Overview
People Analytics is part of a more general shift in management relying on data. It is focusing on the real-time acquisition, analysis, and prediction of employee performance and engagement, work and collaboration patterns. The fundamental assumption is that human experience and intuition in organizational decision-making should, to a substantial degree, be replaced by data leading to an ’evidence-based’ form of human resource management and a data-driven culture. By collecting and connecting a great variety of data, People Analytics is designed to establish new ways to predict, evaluate, and control individual and organizational behavior, leading to new visibilities and algorithmically imposed hierarchies at the workplace. The high relevance of People Analytics for the future of work stands in stark contrast to a lacking empirical knowledge about the practices and effects of algorithm-based decision-making systems.
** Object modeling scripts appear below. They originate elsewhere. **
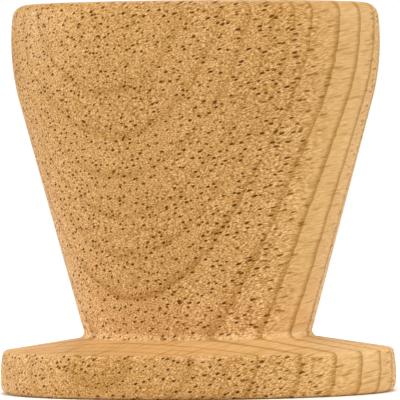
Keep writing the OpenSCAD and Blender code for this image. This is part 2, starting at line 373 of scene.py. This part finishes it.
def brassFinish(look):
    g = Finish(bpy.data.materials.new("brassSatin"))
    where = g.vector("MULTIPLY", g.add("TexCoord", None, None, "Object"), (1 / mm,) * 3)
    turning = g.noise(g.vector("MULTIPLY", where, look["turning"]), 2.0)
    patch = g.noise(g.vector("MULTIPLY", where, (look["patch"],) * 3), 3.0)
    colour = g.mix(g.step(patch, look["wornFrom"], look["wornTo"]), look["colour"], look["worn"])
    rough = look["roughness"] + (turning - 0.5) * look["turningRoughness"]
    rough = rough + (patch - 0.5) * look["patchRoughness"]
    sockets = {"Base Color": colour, "Metallic": 1.0, "Roughness": rough}
    return g.surface(sockets, turning, look["turningDepth"])


def finished(piece, material, body, slot, *nodes):
    piece.data.materials.clear()
    piece.data.materials.append(material)
    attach(piece, body)
    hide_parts(*nodes)
    print("made", piece.name)


thread = {"width": 26, "depth": 2.7, "pitch": 6, "flat": 0.8, "crestRound": 0.3, "holeGap": 0.4,
          "margin": 0.3, "stepsPerTurn": 90}

cup = {
    "height": frameSpan("cup_body", 2)[1],
    "footWidth": 90, "footRimHeight": 9.75, "footSlope": 8.9, "barrelRadius": 30, "barrelMiddle": 3.9,
    "footCornerRound": 1.1, "footEdgeRound": 1.8,
    "stemWidth": 51.2, "stemCornerRound": 1.5,
    "bellyWidth": 83.8, "bellyDrop": 8.4, "bellyCurve": 52.3, "rimRound": 3.2,
    "bowlWidth": 50, "bowlDepth": 52.2, "bowlCornerRound": 16, "lipRound": 1.8,
    "screwDrop": 30.2,
    # the band of painted light above the foot: where it starts and ends, where it fades, and how much paler
    # it is painted
    "paintedLightBelow": 1.5, "paintedLightAbove": 0.5, "paintedLightFade": (13.0, 30.0), "paintedLightShare": 0.15,
    "steps": 240, "gap": 1.5,
}


def cupOutline(c):
    height, footR, stemR = c["height"], c["footWidth"] / 2, c["stemWidth"] / 2

    def barrel(h):
        return np.array([footR - (h - c["barrelMiddle"]) ** 2 / (2 * c["barrelRadius"]), h])

    rimH = c["footRimHeight"]
    corner = barrel(rimH)
    stemFoot = np.array([stemR, rimH + (corner[0] - stemR) * math.tan(math.radians(c["footSlope"]))])
    centre = np.array([c["bellyWidth"] / 2 - c["bellyCurve"], height - c["bellyDrop"]])
    toBelly = centre - stemFoot
    lean = math.asin(c["bellyCurve"] / np.linalg.norm(toBelly)) + math.atan2(*toBelly)
    # the belly's curve stops a little short of the rim, and a rounding leads on to the top
    rimAngle = math.asin(c["bellyDrop"] / c["bellyCurve"])
    rim = arc(centre, c["bellyCurve"], rimAngle, rimAngle, 1)[0]
    belowRim = arc(centre, c["bellyCurve"], rimAngle - 0.07, rimAngle, 1)[0]
    lastAngle = rimAngle - 1.2 * c["rimRound"] / c["bellyCurve"]
    bowlR, floorH = c["bowlWidth"] / 2, height - c["bowlDepth"]
    outer = [(0, 0), *rounded((0, 0), barrel(0), barrel(rimH / 3), c["footEdgeRound"])]
    sideH = rimH - c["footEdgeRound"] - c["footCornerRound"]
    outer += [barrel(c["footEdgeRound"] + sideH * k / 8) for k in range(1, 8)]
    outer += rounded(barrel(rimH * 0.7), corner, stemFoot, c["footCornerRound"])
    outer += rounded(corner, stemFoot, stemFoot + (math.sin(lean), math.cos(lean)), c["stemCornerRound"], 12)
    outer += arc(centre, c["bellyCurve"], -lean, lastAngle, 40)
    outer += rounded(belowRim, rim, (0, height), c["rimRound"], 12)
    inner = rounded((bowlR + 10, height), (bowlR, height), (bowlR, floorH), c["lipRound"], 12)
    inner += rounded((bowlR, height), (bowlR, floorH), (0, floorH), c["bowlCornerRound"], 28)
    return eased([*outer, *inner, (0, floorH)], c["gap"])


screwHeight = cup["height"] - cup["screwDrop"]
cupPiece = makePiece("cup", *turned(cupOutline(cup), cup["steps"]))
holeLow = -(cup["bellyWidth"] / 2 + thread["pitch"])
holeReach = thread["width"] / 2 + thread["holeGap"]
holeHigh = 2 * thread["pitch"] - math.sqrt((cup["bowlWidth"] / 2) ** 2 - holeReach ** 2)
holeCore = holeReach - thread["depth"]
holePoints, holeFaces = threaded(thread, thread["holeGap"], holeLow, holeHigh,
                                 [(holeCore, holeLow)], [(holeCore, holeHigh)])
cutFrom(cupPiece, makePiece("threadCutter", onScrewAxis(holePoints, screwHeight), holeFaces))


def hollowPaintedLight(g, x, y, z):
    # painted light: from just below the foot's top up the lower stem the wood is painted paler, for light
    # that the lamps don't bring there
    footTop = cup["footRimHeight"]
    aboveFoot = g.step(z, footTop - cup["paintedLightBelow"], footTop + cup["paintedLightAbove"])
    return aboveFoot * g.step(z, *cup["paintedLightFade"], 1.0, 0.0) * -cup["paintedLightShare"]


finished(cupPiece, woodFinish("beechCup", beech, hollowPaintedLight), "cup", "beech", "cup_body")

spindle = {"tipInset": 0.5, "tipLength": 1.6, "tipRound": 0.5,
           "tenonWidth": 16, "tenonLength": 22, "tenonBevel": 0.6,
           # the first pair sets the painted shade at the foot of the thread, the second the rubbed, paler
           # crests
           "rootShadeHeight": 1.3, "rootShade": 0.4, "rubbedHeight": 1.6, "rubbed": 0.12}
knob = {"width": 38, "collarWidth": 27, "collarLength": 9, "bulbLength": 23,
        "waistInset": 1.8, "waistLength": 1.8, "edgeRound": 1,
        # the last two on this line set the painted shade in the two ring grooves
        "ringRadius": 0.8, "ringShare": 0.75, "ringGap": 5, "grooveShadeWidth": 0.25, "grooveShade": 0.5,
        "dowelWidth": 5, "steps": 160}
glueGap = 0.04
knobFace = frameSpan("knob", 1)[0]
tipFace = frameSpan("press_screw", 1)[0]
core = thread["width"] / 2 - thread["depth"]
tipR, tenonR = core - spindle["tipInset"], spindle["tenonWidth"] / 2
tenonEnd = -knobFace - spindle["tenonLength"]
bevel = spindle["tenonBevel"]
endsLow = [(tenonR - bevel, tenonEnd), (tenonR, tenonEnd + bevel), (tenonR, -knobFace), (core, -knobFace)]
endsHigh = [(core, -tipFace - spindle["tipLength"]), (tipR, -tipFace - spindle["tipLength"]),
            (tipR, -tipFace - spindle["tipRound"]), (tipR - spindle["tipRound"], -tipFace)]
rodPoints, rodFaces = threaded(thread, 0, -knobFace, -tipFace - spindle["tipLength"], endsLow, endsHigh)
spindlePiece = makePiece("pressScrew", onScrewAxis(rodPoints, screwHeight), rodFaces)


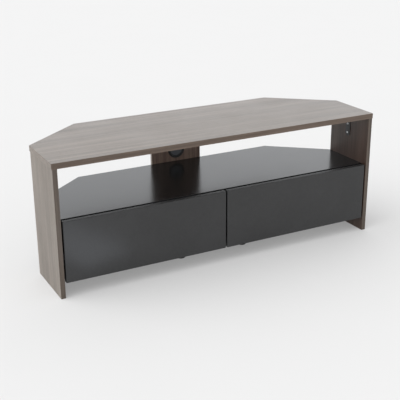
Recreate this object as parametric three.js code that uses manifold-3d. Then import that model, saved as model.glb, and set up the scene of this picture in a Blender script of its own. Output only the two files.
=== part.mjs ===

The project analyzes the application and the implementation dynamics of People Analytics and its effects on employees’ self-management, managerial decision-making, and employment relations. With a systematic cross-case comparison of pioneering companies from Germany and Switzerland, it analyzes how a new regime of control based on data, calculation, and Artificial Intelligence is being negotiated organizationally. On the case study level, it aims to reveal the micro-foundations of People Analytics. In the comparative perspective, the influence of external software suppliers as well as company-specific data culture and data governance (including the role of national labor and data protection laws) on the implementation process are analyzed, thereby revealing specific data cultures governing economic life.
The project is being jointly funded by Deutsche Forschungsgemeinschaft DFG and Swiss National Science Foundation SNF. Therefore, two teams are collaborating closely. One team is located at the Hochschule Luzern Wirtschaft, led by Prof. Dr. Peter Kels, the other one at FernUniversität in Hagen, led by Prof. Dr. Uwe Vormbusch.